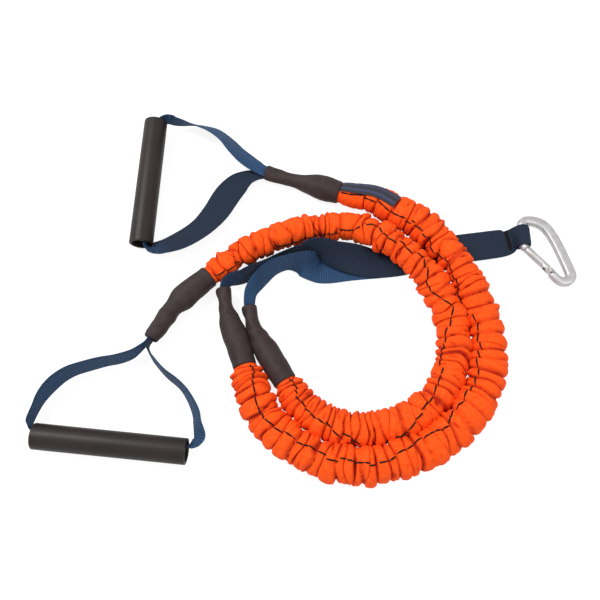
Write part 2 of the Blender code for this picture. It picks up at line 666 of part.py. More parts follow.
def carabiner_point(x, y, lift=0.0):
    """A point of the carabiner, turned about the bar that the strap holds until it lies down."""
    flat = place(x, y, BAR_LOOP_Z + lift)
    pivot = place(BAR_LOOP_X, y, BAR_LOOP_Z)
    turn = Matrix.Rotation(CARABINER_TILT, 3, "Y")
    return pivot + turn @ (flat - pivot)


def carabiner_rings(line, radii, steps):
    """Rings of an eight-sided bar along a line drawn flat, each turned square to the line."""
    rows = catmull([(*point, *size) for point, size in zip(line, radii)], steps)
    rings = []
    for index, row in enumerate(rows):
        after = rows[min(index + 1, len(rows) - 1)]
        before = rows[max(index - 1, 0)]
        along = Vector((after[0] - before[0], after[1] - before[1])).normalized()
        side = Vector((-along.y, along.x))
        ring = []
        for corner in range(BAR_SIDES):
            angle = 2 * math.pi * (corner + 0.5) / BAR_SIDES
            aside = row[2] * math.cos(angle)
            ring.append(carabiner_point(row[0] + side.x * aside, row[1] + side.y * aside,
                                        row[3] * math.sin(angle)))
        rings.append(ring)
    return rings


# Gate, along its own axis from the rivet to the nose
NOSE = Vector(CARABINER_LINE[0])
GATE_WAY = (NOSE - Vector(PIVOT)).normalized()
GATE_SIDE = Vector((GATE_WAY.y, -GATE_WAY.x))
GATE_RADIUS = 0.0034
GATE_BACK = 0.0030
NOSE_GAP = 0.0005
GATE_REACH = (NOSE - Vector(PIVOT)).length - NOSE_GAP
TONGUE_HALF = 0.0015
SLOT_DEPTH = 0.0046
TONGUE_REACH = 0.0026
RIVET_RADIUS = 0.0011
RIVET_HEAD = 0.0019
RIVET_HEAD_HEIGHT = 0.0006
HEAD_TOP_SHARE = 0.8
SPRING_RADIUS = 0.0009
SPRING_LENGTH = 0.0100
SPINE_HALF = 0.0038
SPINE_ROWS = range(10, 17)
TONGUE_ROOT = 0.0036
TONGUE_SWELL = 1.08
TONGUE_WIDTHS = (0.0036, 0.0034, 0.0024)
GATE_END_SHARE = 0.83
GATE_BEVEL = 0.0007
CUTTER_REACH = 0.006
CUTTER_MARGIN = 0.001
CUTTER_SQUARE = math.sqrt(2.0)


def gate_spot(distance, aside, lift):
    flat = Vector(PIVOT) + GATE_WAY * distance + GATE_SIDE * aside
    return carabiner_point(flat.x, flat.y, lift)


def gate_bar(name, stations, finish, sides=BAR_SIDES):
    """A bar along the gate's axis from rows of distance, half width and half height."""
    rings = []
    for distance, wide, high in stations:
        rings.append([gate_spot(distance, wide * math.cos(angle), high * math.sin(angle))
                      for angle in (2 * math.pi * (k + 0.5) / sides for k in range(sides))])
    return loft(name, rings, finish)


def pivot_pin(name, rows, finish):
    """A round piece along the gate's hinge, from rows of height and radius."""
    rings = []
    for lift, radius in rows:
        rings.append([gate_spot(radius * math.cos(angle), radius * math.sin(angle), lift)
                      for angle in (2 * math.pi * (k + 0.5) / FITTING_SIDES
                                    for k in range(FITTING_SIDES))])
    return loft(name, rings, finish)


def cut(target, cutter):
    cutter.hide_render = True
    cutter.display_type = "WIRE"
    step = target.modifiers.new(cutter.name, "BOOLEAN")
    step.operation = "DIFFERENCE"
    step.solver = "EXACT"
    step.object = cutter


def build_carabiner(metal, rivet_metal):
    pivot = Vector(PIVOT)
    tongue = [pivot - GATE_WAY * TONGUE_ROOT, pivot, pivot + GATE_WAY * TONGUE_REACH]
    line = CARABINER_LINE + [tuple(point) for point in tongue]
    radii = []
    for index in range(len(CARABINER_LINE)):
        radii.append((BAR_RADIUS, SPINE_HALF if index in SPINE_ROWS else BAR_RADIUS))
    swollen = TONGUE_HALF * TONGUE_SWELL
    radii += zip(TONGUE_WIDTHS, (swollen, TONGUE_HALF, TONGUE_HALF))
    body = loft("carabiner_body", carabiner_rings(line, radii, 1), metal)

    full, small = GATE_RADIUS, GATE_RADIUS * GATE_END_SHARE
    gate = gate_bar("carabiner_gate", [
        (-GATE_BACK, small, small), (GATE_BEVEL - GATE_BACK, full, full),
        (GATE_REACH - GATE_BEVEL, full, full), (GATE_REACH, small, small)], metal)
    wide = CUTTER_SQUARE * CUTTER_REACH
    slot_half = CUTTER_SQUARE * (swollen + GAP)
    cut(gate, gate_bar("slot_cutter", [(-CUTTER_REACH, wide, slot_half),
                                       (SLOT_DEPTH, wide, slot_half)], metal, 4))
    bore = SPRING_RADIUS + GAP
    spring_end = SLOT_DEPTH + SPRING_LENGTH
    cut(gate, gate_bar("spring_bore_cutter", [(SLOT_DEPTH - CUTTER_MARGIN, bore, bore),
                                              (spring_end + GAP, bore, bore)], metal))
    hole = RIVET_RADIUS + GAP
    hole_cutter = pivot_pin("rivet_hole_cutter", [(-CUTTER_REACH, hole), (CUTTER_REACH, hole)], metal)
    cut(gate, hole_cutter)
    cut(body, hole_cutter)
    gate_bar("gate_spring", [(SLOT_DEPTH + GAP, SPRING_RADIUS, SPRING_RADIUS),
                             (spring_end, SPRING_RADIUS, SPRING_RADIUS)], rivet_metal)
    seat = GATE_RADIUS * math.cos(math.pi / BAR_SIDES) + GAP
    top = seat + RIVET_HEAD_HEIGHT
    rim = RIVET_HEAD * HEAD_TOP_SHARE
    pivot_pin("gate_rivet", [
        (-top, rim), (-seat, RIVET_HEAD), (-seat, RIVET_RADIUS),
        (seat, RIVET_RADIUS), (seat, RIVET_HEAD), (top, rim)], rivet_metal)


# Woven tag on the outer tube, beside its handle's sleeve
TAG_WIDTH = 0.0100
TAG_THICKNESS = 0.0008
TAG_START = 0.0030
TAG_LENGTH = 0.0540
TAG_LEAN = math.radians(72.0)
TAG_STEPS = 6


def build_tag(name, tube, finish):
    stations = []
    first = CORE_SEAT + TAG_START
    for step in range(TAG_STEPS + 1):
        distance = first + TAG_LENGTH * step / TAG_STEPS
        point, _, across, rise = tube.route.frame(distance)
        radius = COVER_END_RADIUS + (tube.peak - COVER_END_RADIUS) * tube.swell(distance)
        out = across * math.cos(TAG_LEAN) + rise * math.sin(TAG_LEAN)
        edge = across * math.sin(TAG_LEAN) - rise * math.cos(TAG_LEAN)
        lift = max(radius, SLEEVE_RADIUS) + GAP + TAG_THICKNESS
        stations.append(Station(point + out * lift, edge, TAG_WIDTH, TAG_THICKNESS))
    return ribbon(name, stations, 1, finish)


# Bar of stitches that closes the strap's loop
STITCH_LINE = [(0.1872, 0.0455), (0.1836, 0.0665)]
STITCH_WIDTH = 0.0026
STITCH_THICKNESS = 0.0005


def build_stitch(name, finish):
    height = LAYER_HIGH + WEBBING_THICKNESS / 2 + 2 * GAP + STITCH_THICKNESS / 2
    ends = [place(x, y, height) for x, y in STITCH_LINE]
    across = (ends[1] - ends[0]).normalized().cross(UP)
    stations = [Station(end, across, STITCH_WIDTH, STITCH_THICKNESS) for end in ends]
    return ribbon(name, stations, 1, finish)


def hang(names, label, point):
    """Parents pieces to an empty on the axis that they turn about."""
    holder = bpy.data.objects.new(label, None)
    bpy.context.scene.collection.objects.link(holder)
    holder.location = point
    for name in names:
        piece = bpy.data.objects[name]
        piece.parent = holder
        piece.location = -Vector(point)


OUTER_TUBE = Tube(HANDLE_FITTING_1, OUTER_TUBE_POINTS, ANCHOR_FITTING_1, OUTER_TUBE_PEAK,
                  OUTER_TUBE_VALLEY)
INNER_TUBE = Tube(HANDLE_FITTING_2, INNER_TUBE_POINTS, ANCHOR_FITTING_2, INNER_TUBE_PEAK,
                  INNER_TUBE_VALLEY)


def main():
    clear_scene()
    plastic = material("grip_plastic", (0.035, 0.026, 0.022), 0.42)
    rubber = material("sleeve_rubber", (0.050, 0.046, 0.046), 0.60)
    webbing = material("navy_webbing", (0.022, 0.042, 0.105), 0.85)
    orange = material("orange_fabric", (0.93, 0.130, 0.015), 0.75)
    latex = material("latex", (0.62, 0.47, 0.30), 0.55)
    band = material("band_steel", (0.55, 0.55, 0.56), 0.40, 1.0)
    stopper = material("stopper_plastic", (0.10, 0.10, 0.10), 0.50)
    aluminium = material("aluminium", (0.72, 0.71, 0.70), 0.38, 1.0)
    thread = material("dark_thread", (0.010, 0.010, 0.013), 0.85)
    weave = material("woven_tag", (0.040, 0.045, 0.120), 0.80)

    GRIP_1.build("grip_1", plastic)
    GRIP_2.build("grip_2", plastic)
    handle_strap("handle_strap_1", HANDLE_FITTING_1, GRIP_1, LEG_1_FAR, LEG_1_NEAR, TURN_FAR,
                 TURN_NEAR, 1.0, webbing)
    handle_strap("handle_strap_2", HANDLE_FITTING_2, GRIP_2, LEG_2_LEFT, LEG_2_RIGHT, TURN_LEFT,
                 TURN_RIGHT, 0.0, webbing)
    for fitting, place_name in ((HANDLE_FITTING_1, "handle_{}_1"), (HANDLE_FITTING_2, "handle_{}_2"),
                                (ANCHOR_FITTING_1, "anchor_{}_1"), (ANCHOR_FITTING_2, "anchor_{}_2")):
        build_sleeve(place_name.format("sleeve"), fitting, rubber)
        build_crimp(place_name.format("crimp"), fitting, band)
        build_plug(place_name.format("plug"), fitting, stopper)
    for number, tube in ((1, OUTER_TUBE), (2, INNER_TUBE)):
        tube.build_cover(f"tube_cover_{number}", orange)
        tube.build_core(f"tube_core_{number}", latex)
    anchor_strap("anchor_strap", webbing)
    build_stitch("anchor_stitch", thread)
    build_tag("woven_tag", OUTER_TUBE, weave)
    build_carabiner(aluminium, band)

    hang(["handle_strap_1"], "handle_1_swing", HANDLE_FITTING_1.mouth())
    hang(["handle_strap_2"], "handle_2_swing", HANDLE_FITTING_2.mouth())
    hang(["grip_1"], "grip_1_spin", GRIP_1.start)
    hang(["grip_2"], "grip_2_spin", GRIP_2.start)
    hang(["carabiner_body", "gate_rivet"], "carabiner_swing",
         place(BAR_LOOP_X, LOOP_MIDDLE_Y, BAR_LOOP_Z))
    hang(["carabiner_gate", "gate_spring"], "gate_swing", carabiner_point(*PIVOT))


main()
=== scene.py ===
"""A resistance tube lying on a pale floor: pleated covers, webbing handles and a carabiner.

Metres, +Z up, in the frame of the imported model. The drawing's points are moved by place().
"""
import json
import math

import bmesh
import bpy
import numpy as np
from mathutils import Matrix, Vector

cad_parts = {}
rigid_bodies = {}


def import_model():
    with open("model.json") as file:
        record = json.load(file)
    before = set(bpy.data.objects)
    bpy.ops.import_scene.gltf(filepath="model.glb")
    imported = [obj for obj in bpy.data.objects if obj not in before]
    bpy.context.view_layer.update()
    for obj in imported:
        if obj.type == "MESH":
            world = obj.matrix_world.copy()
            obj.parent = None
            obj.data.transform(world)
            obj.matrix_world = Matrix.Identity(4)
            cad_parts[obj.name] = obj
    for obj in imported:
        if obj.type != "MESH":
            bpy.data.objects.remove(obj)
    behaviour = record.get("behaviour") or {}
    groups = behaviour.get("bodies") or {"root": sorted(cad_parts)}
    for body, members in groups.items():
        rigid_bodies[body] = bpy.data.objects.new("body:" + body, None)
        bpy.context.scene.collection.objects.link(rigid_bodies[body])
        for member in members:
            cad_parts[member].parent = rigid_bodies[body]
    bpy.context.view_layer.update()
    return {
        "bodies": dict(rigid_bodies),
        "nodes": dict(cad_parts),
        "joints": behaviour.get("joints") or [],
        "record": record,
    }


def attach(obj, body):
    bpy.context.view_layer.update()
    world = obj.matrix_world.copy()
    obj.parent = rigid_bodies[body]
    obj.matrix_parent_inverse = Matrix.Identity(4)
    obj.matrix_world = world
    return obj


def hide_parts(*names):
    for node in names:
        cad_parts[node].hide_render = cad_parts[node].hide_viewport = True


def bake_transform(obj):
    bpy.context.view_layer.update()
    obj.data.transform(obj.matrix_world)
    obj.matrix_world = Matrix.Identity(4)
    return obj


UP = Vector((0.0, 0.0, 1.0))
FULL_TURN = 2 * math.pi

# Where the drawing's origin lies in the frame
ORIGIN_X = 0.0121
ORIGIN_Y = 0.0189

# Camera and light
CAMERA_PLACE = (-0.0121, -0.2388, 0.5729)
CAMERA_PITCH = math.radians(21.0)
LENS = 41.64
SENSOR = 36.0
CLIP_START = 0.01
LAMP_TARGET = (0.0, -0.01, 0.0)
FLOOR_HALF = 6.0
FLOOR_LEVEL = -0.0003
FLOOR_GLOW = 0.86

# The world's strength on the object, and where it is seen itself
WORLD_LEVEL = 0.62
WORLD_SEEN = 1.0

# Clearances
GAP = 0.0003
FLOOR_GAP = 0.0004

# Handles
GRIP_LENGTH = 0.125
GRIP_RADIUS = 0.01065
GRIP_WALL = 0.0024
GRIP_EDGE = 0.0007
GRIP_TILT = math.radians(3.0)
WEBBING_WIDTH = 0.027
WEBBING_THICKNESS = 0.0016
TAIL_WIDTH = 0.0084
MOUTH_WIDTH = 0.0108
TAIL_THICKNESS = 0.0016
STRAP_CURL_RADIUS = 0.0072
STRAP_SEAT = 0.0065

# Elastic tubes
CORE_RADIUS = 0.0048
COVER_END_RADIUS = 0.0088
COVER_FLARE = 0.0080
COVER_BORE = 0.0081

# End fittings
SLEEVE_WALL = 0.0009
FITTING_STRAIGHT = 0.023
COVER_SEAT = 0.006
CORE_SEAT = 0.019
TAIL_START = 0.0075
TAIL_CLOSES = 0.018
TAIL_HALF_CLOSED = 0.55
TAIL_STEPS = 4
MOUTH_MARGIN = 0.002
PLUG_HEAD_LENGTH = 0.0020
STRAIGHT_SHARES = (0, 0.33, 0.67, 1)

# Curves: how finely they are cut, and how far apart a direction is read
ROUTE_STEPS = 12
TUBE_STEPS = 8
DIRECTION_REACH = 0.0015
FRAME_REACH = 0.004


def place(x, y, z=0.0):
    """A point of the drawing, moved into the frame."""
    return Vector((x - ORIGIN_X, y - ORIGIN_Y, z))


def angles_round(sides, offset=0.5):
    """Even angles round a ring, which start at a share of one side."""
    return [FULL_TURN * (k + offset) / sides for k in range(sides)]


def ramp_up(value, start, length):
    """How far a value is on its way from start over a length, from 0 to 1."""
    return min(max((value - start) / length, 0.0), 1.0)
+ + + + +
What is asked> Of the lines above, copy each that contains "before".

Reply to the exercise>
        before = rows[max(index - 1, 0)]
        along = Vector((after[0] - before[0], after[1] - before[1])).normalized()
    before = set(bpy.data.objects)
    imported = [obj for obj in bpy.data.objects if obj not in before]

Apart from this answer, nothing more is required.